┌────────
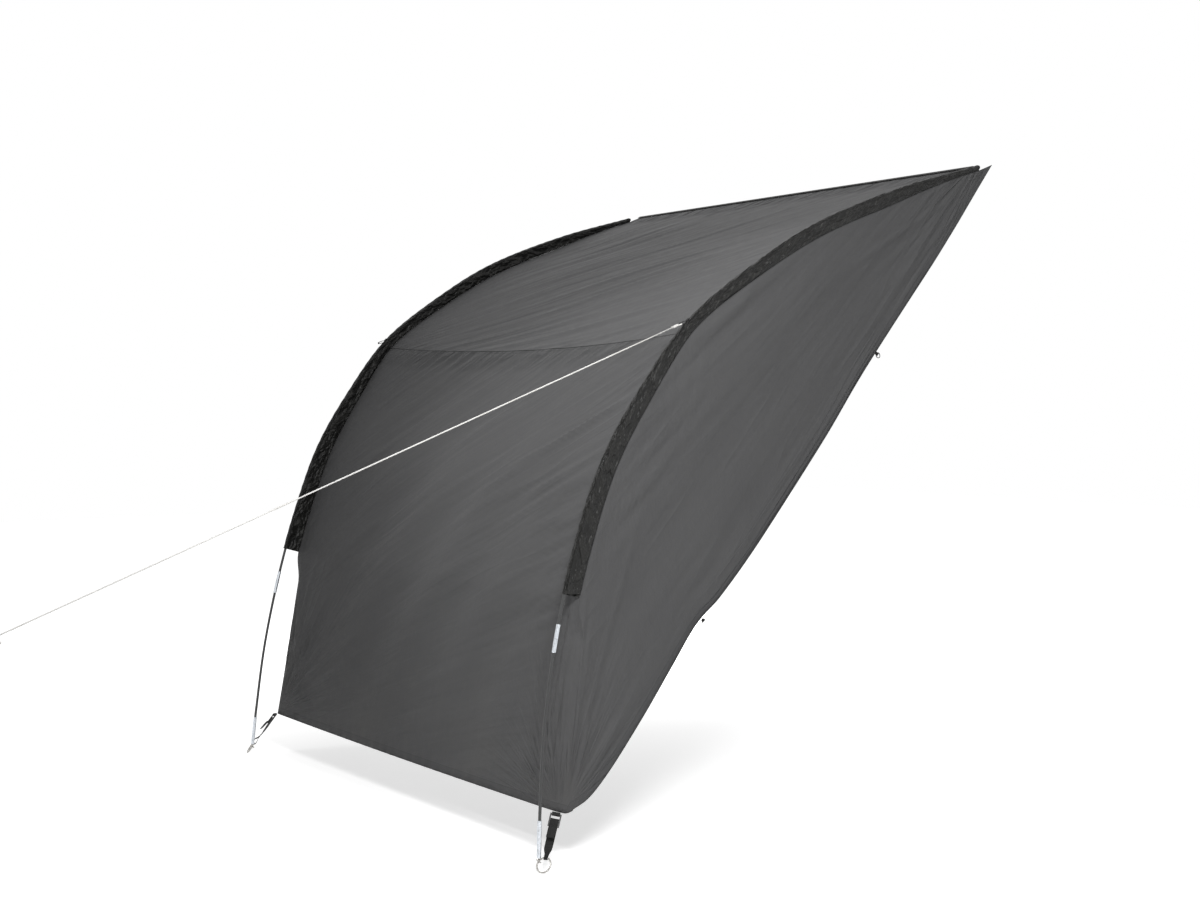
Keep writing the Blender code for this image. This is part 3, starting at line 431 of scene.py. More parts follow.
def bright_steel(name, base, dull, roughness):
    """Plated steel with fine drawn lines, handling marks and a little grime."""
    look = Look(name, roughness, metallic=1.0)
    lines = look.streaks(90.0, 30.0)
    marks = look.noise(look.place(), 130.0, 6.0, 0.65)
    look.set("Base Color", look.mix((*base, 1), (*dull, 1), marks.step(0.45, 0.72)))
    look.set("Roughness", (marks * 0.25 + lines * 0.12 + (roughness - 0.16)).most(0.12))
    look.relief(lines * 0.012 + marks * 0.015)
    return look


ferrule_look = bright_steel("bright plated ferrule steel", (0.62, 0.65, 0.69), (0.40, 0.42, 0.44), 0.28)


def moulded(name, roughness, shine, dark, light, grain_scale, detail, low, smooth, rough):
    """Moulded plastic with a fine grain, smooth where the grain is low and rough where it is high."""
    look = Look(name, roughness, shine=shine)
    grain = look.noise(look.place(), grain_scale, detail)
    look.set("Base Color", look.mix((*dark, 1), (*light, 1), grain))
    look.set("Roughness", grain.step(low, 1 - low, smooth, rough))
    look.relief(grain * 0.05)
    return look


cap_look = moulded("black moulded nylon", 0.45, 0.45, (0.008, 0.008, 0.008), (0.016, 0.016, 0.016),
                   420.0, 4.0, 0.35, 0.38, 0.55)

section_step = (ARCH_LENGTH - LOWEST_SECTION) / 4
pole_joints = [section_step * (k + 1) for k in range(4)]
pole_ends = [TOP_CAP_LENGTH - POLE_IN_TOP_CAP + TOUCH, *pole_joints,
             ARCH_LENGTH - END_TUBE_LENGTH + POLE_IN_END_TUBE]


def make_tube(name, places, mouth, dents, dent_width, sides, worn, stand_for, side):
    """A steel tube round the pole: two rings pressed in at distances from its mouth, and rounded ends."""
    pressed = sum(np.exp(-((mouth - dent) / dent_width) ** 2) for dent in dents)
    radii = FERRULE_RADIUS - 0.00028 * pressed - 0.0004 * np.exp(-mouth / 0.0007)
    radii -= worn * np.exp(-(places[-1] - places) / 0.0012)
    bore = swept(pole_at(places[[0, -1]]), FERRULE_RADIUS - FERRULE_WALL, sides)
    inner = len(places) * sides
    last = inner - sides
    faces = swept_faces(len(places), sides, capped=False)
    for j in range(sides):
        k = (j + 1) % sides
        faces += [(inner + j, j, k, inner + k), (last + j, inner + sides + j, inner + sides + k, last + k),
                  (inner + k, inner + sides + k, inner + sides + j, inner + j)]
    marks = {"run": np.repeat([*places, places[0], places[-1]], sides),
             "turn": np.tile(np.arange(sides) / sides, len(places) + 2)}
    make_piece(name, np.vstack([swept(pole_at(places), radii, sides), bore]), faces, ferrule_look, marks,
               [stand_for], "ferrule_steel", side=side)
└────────
## Goal
Write out, exactly and with nothing else, the lines of the listing above from its first line through the line with "420.0, 4.0, 0.35, 0.38, 0.55)".

## Exercise answer
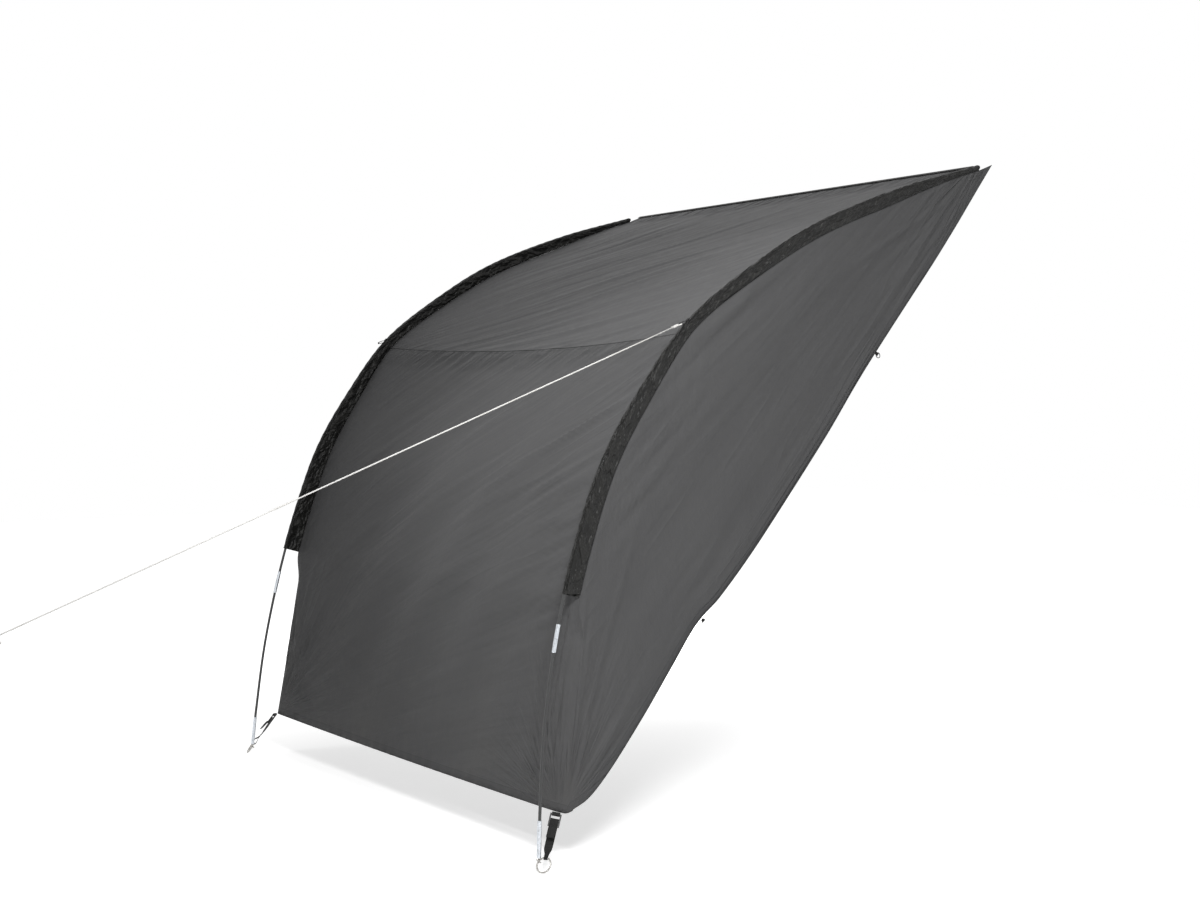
Keep writing the Blender code for this image. This is part 3, starting at line 431 of scene.py. More parts follow.
def bright_steel(name, base, dull, roughness):
    """Plated steel with fine drawn lines, handling marks and a little grime."""
    look = Look(name, roughness, metallic=1.0)
    lines = look.streaks(90.0, 30.0)
    marks = look.noise(look.place(), 130.0, 6.0, 0.65)
    look.set("Base Color", look.mix((*base, 1), (*dull, 1), marks.step(0.45, 0.72)))
    look.set("Roughness", (marks * 0.25 + lines * 0.12 + (roughness - 0.16)).most(0.12))
    look.relief(lines * 0.012 + marks * 0.015)
    return look


ferrule_look = bright_steel("bright plated ferrule steel", (0.62, 0.65, 0.69), (0.40, 0.42, 0.44), 0.28)


def moulded(name, roughness, shine, dark, light, grain_scale, detail, low, smooth, rough):
    """Moulded plastic with a fine grain, smooth where the grain is low and rough where it is high."""
    look = Look(name, roughness, shine=shine)
    grain = look.noise(look.place(), grain_scale, detail)
    look.set("Base Color", look.mix((*dark, 1), (*light, 1), grain))
    look.set("Roughness", grain.step(low, 1 - low, smooth, rough))
    look.relief(grain * 0.05)
    return look


cap_look = moulded("black moulded nylon", 0.45, 0.45, (0.008, 0.008, 0.008), (0.016, 0.016, 0.016),
                   420.0, 4.0, 0.35, 0.38, 0.55)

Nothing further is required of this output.